La carrière menée tambour battant d’Aviel Cahn n’est en fait que le prolongement de son caractère volontaire, fantasque et anticonformiste. «Au fond, je réalise au Grand Théâtre ce que j’ai toujours fait dans ma vie: choisir des propositions qui surprennent. Je déteste la routine et l’ennui.» Un exemple? L’étude à l’école de la terrible campagne des Alpes du général Alexandre Souvorov qui a dû franchir sept cols enneigés pour atteindre la Suisse depuis l’Italie en 1799, ennuie l’adolescent. Il propose à sa professeure d’histoire de faire à pied une partie du trajet en voyage de classe pour mieux comprendre et ressentir l’exploit. Le projet est accepté. Désir d’innover et talent de persuasion, déjà… Cet esprit frondeur ne répond pas qu’à la nécessité de sortir des sentiers battus. Mais aussi à celle de résister à une éducation religieuse plutôt stricte. «Mes parents étaient des juifs pratiquants assez rigoureux. C’était aussi pour moi une façon de ruer dans les brancards.»
Au pas de charge
Aux murs, pourtant, une pointe de tendresse. Parmi les toiles d’artistes pratiquement tous vivants, avec lesquels l’amoureux des arts a notamment travaillé à Anvers pour créer des décors et des affiches, ou qu’il a exposés à l’opéra, un grand tableau de Koen van der Broek trône dans la salle à manger dénudée. Très graphique, l’œuvre est conçue sur le fragment d’une photographie du Salk Institute, célèbre bâtiment de l’architecte Louis Kahn: «Mon grand-père, qui a été déporté en France puis s’est réfugié en Suisse pour échapper aux camps, s’appelait Louis Cahn. Je n’ai pas pu résister à ce signe du destin…» Le rythme de la vie professionnelle d’un directeur d’opéra est trépidant. «Pour moi, c’est comme ça depuis toujours. Ça ne me pose pas vraiment de problème. J’aime que l’existence bouge.» Cette réalité ne semble pas non plus affecter sa vie privée. «Dans ce métier, la vie sociale est très intense et tient souvent un peu lieu de vie privée. On rencontre beaucoup de gens, on se fait beaucoup d’amis, la famille vient. L’amitié, l’affection et les énergies circulent.»

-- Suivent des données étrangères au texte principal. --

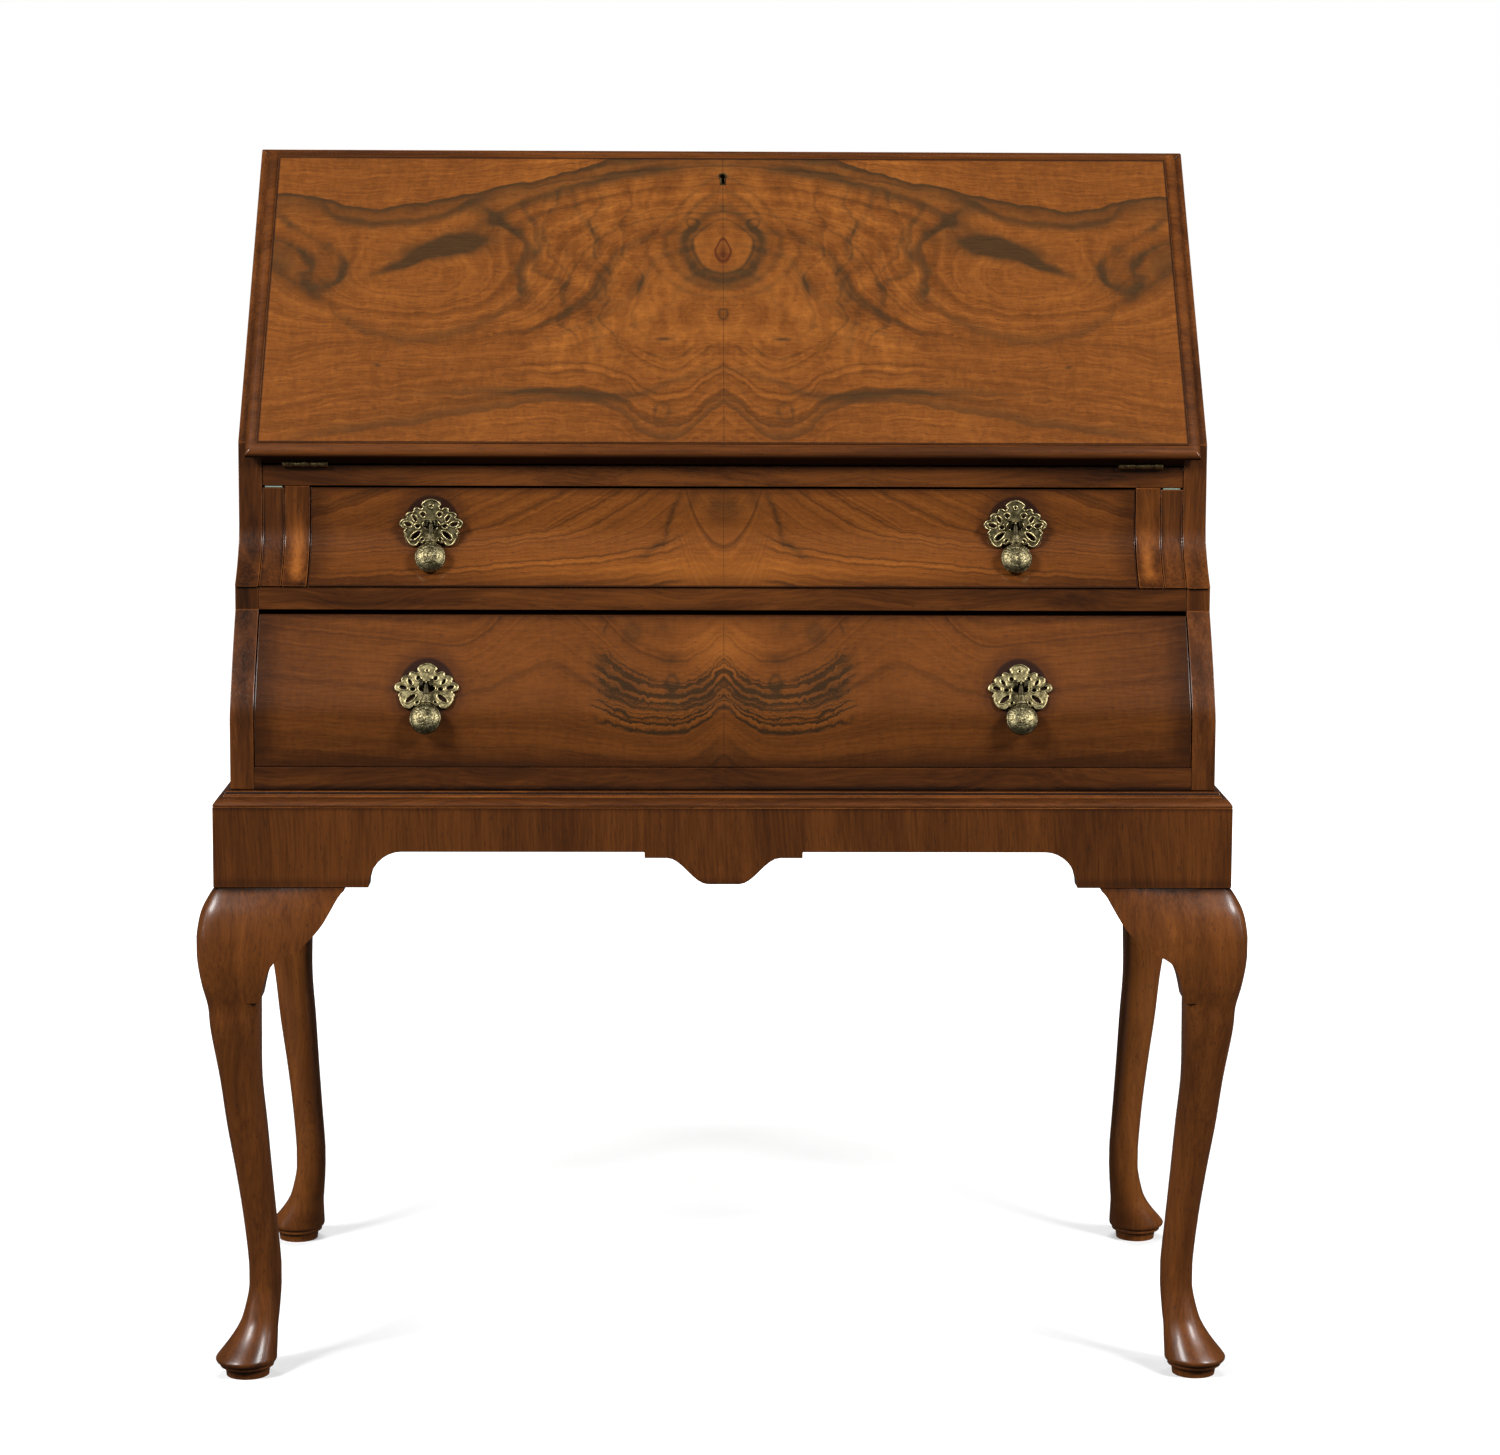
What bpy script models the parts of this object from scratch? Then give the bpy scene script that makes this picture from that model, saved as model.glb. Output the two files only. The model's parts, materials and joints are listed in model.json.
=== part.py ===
"""Writing bureau on cabriole legs.

Metres, +Z up, +X to the right, the front faces -Y. The origin is on the floor, under the middle of the
stand. A set back is a distance measured back from the front apron's face.
"""

import math

import bmesh
import bpy
from mathutils import Matrix, Vector

# Clearances
SEAT_GAP = 0.0003            # between pieces that touch
SLIDE_GAP = 0.0010           # beside a drawer
LOPER_GAP = 0.0006           # beside a loper
OVERRUN = 0.004              # how far a cutter runs past what it cuts
MERGE_DISTANCE = 0.00001

# Stand
STAND_WIDTH = 0.845
STAND_DEPTH = 0.445
LEG_HEIGHT = 0.4216
APRON_HEIGHT = 0.0674
APRON_THICKNESS = 0.022
BACK_RAIL_HEIGHT = 0.048
MOULDING_HEIGHT = 0.0123
MOULDING_DEPTH = 0.040
MOULDING_REVEAL = 0.0002     # between the moulding's upper edge and the case's face, seen from above

# Aprons' lower edges
APRON_FOOT_HALF = 0.294      # half the width between the front apron's two low ends
APRON_RISE = 0.0300
APRON_CURVE_WIDTH = 0.027
APRON_STEP_HALF = 0.0656
APRON_STEP_DROP = 0.0050
PENDANT_SHOULDER_HALF = 0.047
PENDANT_FOOT_HALF = 0.0128
PENDANT_DROP = 0.0220
SIDE_APRON_FOOT = 0.112      # length of the low part at each end of a side apron

# Cabriole legs
LEG_STOCK = 0.050            # the stations below are shares of it
LEG_POINTS = 20
POST_SIZE = 0.030            # square post inside the stand's corner
POST_HEIGHT = 0.060
POST_ROOT = 0.020

# Ear brackets
EAR_LENGTH = 0.0712
EAR_HEIGHT = 0.096
EAR_THICKNESS = 0.022
EAR_ROOT = 0.003             # how far a side ear is let into its leg
EAR_STEPS = 6

# Case
CASE_WIDTH = 0.818
SIDE_THICKNESS = 0.0195
CASE_BACK_INSET = 0.0095     # from the stand's back to the case's
BACK_THICKNESS = 0.009
BOTTOM_RAIL_HEIGHT = 0.0184
LOWER_OPENING_HEIGHT = 0.1261
DIVIDING_RAIL_HEIGHT = 0.0197
UPPER_OPENING_HEIGHT = 0.0819
BED_THICKNESS = 0.0175
DESK_HEIGHT = 0.2660
TOP_THICKNESS = 0.0195
RAIL_DEPTH = 0.060
DUST_BOARD_THICKNESS = 0.008

# Front edge of the case
BELLY_SETBACK = 0.0135
RAIL_SETBACK = 0.0600
ARRIS_SETBACK = 0.0575
UPPER_SETBACK = 0.0922
BED_SETBACK = 0.0935
TOP_SETBACK = 0.2890
BELLY_HEIGHT = 0.0400        # straight part of the lower drawer's front
HOLLOW_HEIGHT = 0.0489
SLOPE_FOOT_HEIGHT = 0.0190   # above the writing bed
PROFILE_STEPS = 8

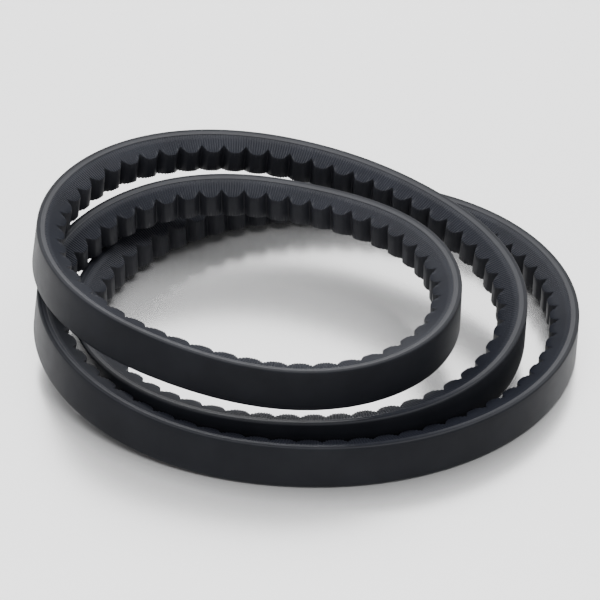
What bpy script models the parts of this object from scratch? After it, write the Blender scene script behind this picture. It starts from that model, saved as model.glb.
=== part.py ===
"""A raw-edge cogged V-belt of the 17 mm x 11 mm section, laid down as a coil of three turns.

Metres, +Z up. The origin is on the surface that the coil rests on, under the middle of its outline.
The belt's back faces out of the coil, and its cogs face the middle.
"""

import math

import bmesh
import bpy
import numpy as np

MM = 0.001

# The belt's section. A depth is measured inwards from the back, a half width from the mid plane.
TOP_WIDTH = 17.0 * MM
BELT_HEIGHT = 11.0 * MM
FLANK_ANGLE = math.radians(20.0)
SHOULDER = 0.7 * MM
COVER_THICKNESS = 1.2 * MM
OVERCORD_THICKNESS = 1.0 * MM
CORD_DIAMETER = 1.2 * MM
CUSHION_THICKNESS = 0.8 * MM
LAYER_GAP = 0.3 * MM
COG_HEIGHT = 3.1 * MM

# The cords are the turns of one helical winding, side by side across the belt.
CORD_COUNT = 8
CORD_SPACING = 1.6 * MM
CORD_SIDES = 6

# Where each layer starts, from the back inwards.
OVERCORD_TOP = COVER_THICKNESS + LAYER_GAP
CORD_TOP = OVERCORD_TOP + OVERCORD_THICKNESS + LAYER_GAP
CORD_LINE = CORD_TOP + CORD_DIAMETER / 2.0
CUSHION_TOP = CORD_TOP + CORD_DIAMETER + LAYER_GAP
COMPRESSION_TOP = CUSHION_TOP + CUSHION_THICKNESS + LAYER_GAP

# One cog, from the middle of its tip: (part of the cog pitch, part of the cog height).
COG_OUTLINE = ((0.17, 1.0), (0.25, 0.8), (0.38, 0.0), (0.62, 0.0), (0.75, 0.8), (0.83, 1.0))
COGS_PER_CHORD = 2
CHORDS = 80

# Faces that meet at less than this angle are shaded as one smooth surface.
SHARP_ANGLE = math.radians(20.0)

# The coil is three loose turns, wound clockwise seen from above. Each row is one turn, and its values, in
# millimetres and degrees, draw the curve in at eight places: front, front left, left, back left, back,
# back right, right and front right.
REACHES = (
    (65, 69, 104, 106, 83, 72, 89, 82),
    (65, 74, 90, 89, 88, 104, 110, 92),
    (79, 85, 107, 87, 58, 54, 59, 67),
)

# The belt stands on its edge, and where it lies on another turn it is one belt's width higher.
REST = 8.5
HEIGHTS = (
    (29, 34, 42, 41, 31, 28, 20, 13),
    (REST, REST, REST, REST, REST, REST, REST, REST),
    (REST, REST, 22, 29, 26, 28, 29, 29),
)

# How far the belt's upper edge tips into the coil. The stack leans most at the left, where it is tallest.
LEANS = (
    (0, 5, 12, 6, 0, 0, 0, 0),
    (0, 4, 2, 0, 0, 0, 0, 0),
    (5, 7, 10, 4, 0, 0, 0, 0),
)
TURN_COUNT = len(REACHES)
STATIONS_PER_TURN = len(REACHES[0])
FIRST_HEADING = math.radians(-90.0)
ROUTE_SAMPLES = 2400


def clear_scene():
    for obj in list(bpy.data.objects):
        bpy.data.objects.remove(obj, do_unlink=True)


def drawn_curve(values, stations):
    """The closed cubic curve that evenly spaced values draw in, read at the given stations."""
    values = np.array(values, float).ravel()
    first = np.floor(stations).astype(int)
    u = stations - first
    blend = (
        (1.0 - u) ** 3,
        3.0 * u**3 - 6.0 * u**2 + 4.0,
        -3.0 * u**3 + 3.0 * u**2 + 3.0 * u + 1.0,
        u**3,
    )
    return sum(b * values[(first + k - 1) % len(values)] for k, b in enumerate(blend)) / 6.0


def route_frames(stations):
    """The middle of the back, the way out of the back and the way up across it, at each station."""
    reach = drawn_curve(REACHES, stations) * MM
    height = drawn_curve(HEIGHTS, stations) * MM
    tilt = np.radians(drawn_curve(LEANS, stations))[:, None]
    heading = FIRST_HEADING - stations * (2.0 * math.pi / STATIONS_PER_TURN)
    centre = np.stack([reach * np.cos(heading), reach * np.sin(heading), height], axis=1)
    along = np.roll(centre, -1, 0) - np.roll(centre, 1, 0)
    along /= np.linalg.norm(along, axis=1, keepdims=True)
    level_out = np.stack([-along[:, 1], along[:, 0], np.zeros(len(stations))], axis=1)
    level_out /= np.linalg.norm(level_out, axis=1, keepdims=True)
    level_up = np.cross(along, level_out)
    outward = level_out * np.cos(tilt) + level_up * np.sin(tilt)
    upward = level_up * np.cos(tilt) - level_out * np.sin(tilt)
    return centre, outward, upward


def even_frames(count):
    """Frames at equal steps along the cord line, which keeps its length when the belt bends."""
    frames = route_frames(np.arange(ROUTE_SAMPLES) * (TURN_COUNT * STATIONS_PER_TURN / ROUTE_SAMPLES))
    cord_line = frames[0] - frames[1] * CORD_LINE
    steps = np.linalg.norm(np.roll(cord_line, -1, 0) - cord_line, axis=1)
    travelled = np.concatenate([[0.0], np.cumsum(steps)])
    wanted = np.arange(count) * (travelled[-1] / count)
    position = np.interp(wanted, travelled, np.arange(ROUTE_SAMPLES + 1))
    before = np.floor(position).astype(int)
    part = (position - before)[:, None]
    return [f[before] * (1.0 - part) + f[(before + 1) % ROUTE_SAMPLES] * part for f in frames]


def half_width(depth):
    return TOP_WIDTH / 2.0 - max(0.0, depth - SHOULDER) * math.tan(FLANK_ANGLE)


def trapezoid(top, bottom):
    """A layer's section between two depths, as (depth, half width) points round its edge."""
    return [
        (top, half_width(top)),
        (bottom, half_width(bottom)),
        (bottom, -half_width(bottom)),
        (top, -half_width(top)),
    ]


def cover_section():
    edge = TOP_WIDTH / 2.0
    inner = half_width(COVER_THICKNESS)
    return [
        (0.0, edge - SHOULDER),
        (SHOULDER, edge),
        (COVER_THICKNESS, inner),
        (COVER_THICKNESS, -inner),
        (SHOULDER, -edge),
        (0.0, SHOULDER - edge),
    ]


def cord_section(offset):
    """A many-sided cord, with a flat side towards the layers above and below it."""
    turns = [2.0 * math.pi * (k + 0.5) / CORD_SIDES for k in range(CORD_SIDES)]
    radius = CORD_DIAMETER / 2.0
    return [(CORD_LINE - radius * math.cos(a), offset + radius * math.sin(a)) for a in turns]


def place(frame, depth, across):
    """The point of one frame at a depth below the back and a distance up across the belt."""
    centre, outward, upward = frame
    return centre - outward * depth + upward * across


def make_object(name, mesh_builder, colour, roughness):
    """Makes one sub-part, with its faces turned outwards and its own material."""
    mesh = bpy.data.meshes.new(name)
    build = bmesh.new()
    mesh_builder(build)
    bmesh.ops.recalc_face_normals(build, faces=build.faces)
    build.to_mesh(mesh)
    build.free()
    material = bpy.data.materials.new(name)
    material.use_nodes = True
    shader = material.node_tree.nodes["Principled BSDF"]
    shader.inputs["Base Color"].default_value = (*colour, 1.0)
    shader.inputs["Roughness"].default_value = roughness
    mesh.materials.append(material)
    obj = bpy.data.objects.new(name, mesh)
    bpy.context.scene.collection.objects.link(obj)
    mesh.shade_smooth()
    mesh.set_sharp_from_angle(angle=SHARP_ANGLE)
    return obj


def sweep(frames, section):
    """Returns a builder for an endless layer of constant section.

    Each face is split along the diagonal that starts at its upper edge, so that layers twist alike.
    """

    def build_mesh(build):
        rings = [[build.verts.new(place(frame, *point)) for point in section] for frame in frames]
        for ring, following in zip(rings, rings[1:] + rings[:1]):
            for k in range(len(section)):
                j = (k + 1) % len(section)
                high, low = (k, j) if section[k][1] >= section[j][1] else (j, k)
                build.faces.new((ring[high], ring[low], following[low]))
                build.faces.new((ring[high], following[low], following[high]))

    return build_mesh


def cog_line():
    """The inner outline of one chord, as (part of the chord, depth), from the middle of a cog's tip."""
    line = [(0.0, BELT_HEIGHT)]
    for cog in range(COGS_PER_CHORD):
        for part, rise in COG_OUTLINE:
            line.append(((cog + part) / COGS_PER_CHORD, BELT_HEIGHT - COG_HEIGHT * (1.0 - rise)))
    return line


def cogged_layer(frames):
    """Returns a builder for the compression rubber, whose inner side carries the cogs."""

    def build_mesh(build):
        line = cog_line()
        top_edge = half_width(COMPRESSION_TOP)
        tops = []
        inner = []
        for frame, following in zip(frames, frames[1:] + frames[:1]):
            tops.append([build.verts.new(place(frame, COMPRESSION_TOP, side * top_edge)) for side in (1, -1)])
            pairs = []
            for part, depth in line:
                between = [a * (1.0 - part) + b * part for a, b in zip(frame, following)]
                across = half_width(depth)
                pairs.append([build.verts.new(place(between, depth, side * across)) for side in (1, -1)])
            inner.append(pairs)
        for k, pairs in enumerate(inner):
            following = (k + 1) % len(inner)
            run = pairs + inner[following][:1]
            for a, b in zip(run, run[1:]):
                build.faces.new((a[0], b[0], b[1], a[1]))
            build.faces.new((tops[k][0], tops[k][1], tops[following][1]))
            build.faces.new((tops[k][0], tops[following][1], tops[following][0]))
            for side in (0, 1):
                build.faces.new([tops[k][side]] + [pair[side] for pair in run] + [tops[following][side]])

    return build_mesh


def settled_frames():
    """The frames moved so that the cover's outline is centred on the origin and rests on z = 0."""
    centre, outward, upward = even_frames(CHORDS)
    corners = np.concatenate(
        [centre - outward * depth + upward * across for depth, across in cover_section()]
    )
    low, high = corners.min(0), corners.max(0)
    shift = np.array([(low[0] + high[0]) / 2.0, (low[1] + high[1]) / 2.0, low[2]])
    return list(zip(centre - shift, outward, upward))


def main():
    clear_scene()
    frames = settled_frames()
    make_object("back_cover", sweep(frames, cover_section()), (0.030, 0.031, 0.036), 0.45)
    overcord = trapezoid(OVERCORD_TOP, OVERCORD_TOP + OVERCORD_THICKNESS)
    make_object("overcord_rubber", sweep(frames, overcord), (0.035, 0.036, 0.040), 0.5)
    for k in range(CORD_COUNT):
        offset = (k - (CORD_COUNT - 1) / 2.0) * CORD_SPACING
        make_object(f"tensile_cord_{k + 1}", sweep(frames, cord_section(offset)), (0.75, 0.72, 0.62), 0.8)
    cushion = trapezoid(CUSHION_TOP, CUSHION_TOP + CUSHION_THICKNESS)
    make_object("cushion_rubber", sweep(frames, cushion), (0.040, 0.040, 0.043), 0.55)
    make_object("compression_rubber", cogged_layer(frames), (0.028, 0.029, 0.034), 0.6)


main()
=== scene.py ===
import math

import bpy
import numpy as np
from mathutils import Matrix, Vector


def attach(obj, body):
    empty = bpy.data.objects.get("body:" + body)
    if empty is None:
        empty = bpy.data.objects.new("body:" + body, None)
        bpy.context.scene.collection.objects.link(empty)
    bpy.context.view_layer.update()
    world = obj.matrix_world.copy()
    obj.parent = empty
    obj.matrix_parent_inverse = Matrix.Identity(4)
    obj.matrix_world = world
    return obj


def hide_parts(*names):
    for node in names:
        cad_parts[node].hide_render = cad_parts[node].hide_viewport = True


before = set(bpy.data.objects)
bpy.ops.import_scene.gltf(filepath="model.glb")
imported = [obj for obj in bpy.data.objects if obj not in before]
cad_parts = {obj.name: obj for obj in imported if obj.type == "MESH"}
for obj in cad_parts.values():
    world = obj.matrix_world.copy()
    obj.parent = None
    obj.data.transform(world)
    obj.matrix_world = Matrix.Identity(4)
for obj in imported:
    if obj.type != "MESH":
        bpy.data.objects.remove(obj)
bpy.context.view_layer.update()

MM = 0.001

# ---------------------------------------------------------------- the belt's section, as in the frame
TOP_WIDTH = 17.0 * MM
BELT_HEIGHT = 11.0 * MM
FLANK_SLOPE = math.tan(math.radians(20.0))
HALF_TOP = TOP_WIDTH / 2.0
SHOULDER = 0.7 * MM
CORD_LINE = 3.4 * MM
COG_HEIGHT = 3.1 * MM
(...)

Commencée à 7 heures du matin, jusqu’à plus de 11 heures du soir selon les productions à l’affiche, avec des voyages incessants en Europe ou ailleurs pour aller découvrir des spectacles intéressants, des artistes inspirants ou des chanteurs de talent, chaque journée se distingue de la suivante. L’homme pressé a pourtant pris son temps pour trouver son lieu idéal d’habitation, «urbain, clair et assez grand pour accueillir un piano». Se trouver dans le quartier des Pâquis est pour lui un privilège. «Je ne voyais que deux endroits correspondant à mon envie: les Eaux-Vives et ici. Plainpalais est trop proche du travail et j’ai besoin de couper un peu. Musicalement aussi d’ailleurs. Jeune, je collectionnais les disques d’opéra comme un fou. Aujourd’hui, je n’en ai plus. J’ai davantage besoin de calme, et de changer d’univers. Quand je rentre, pour retrouver un peu de tranquillité, j’écoute plutôt du jazz, de la chanson ou de la pop. Ça me repose.»
Plus ville que campagne, Aviel Cahn se ressource rapidement et apprécie la vie citadine où trouver facilement des propositions culturelles. Il a aussi besoin d’un fonctionnement pratique. «Je voulais vivre dans un lieu vivant, lumineux et proche de tout. La possibilité d’aller à pied à l’Opéra, d’être à deux pas de la gare et de rejoindre très rapidement l’aéroport est un grand luxe. Je suis très heureux d’être ici, à la fois près du lac et en plein centre.»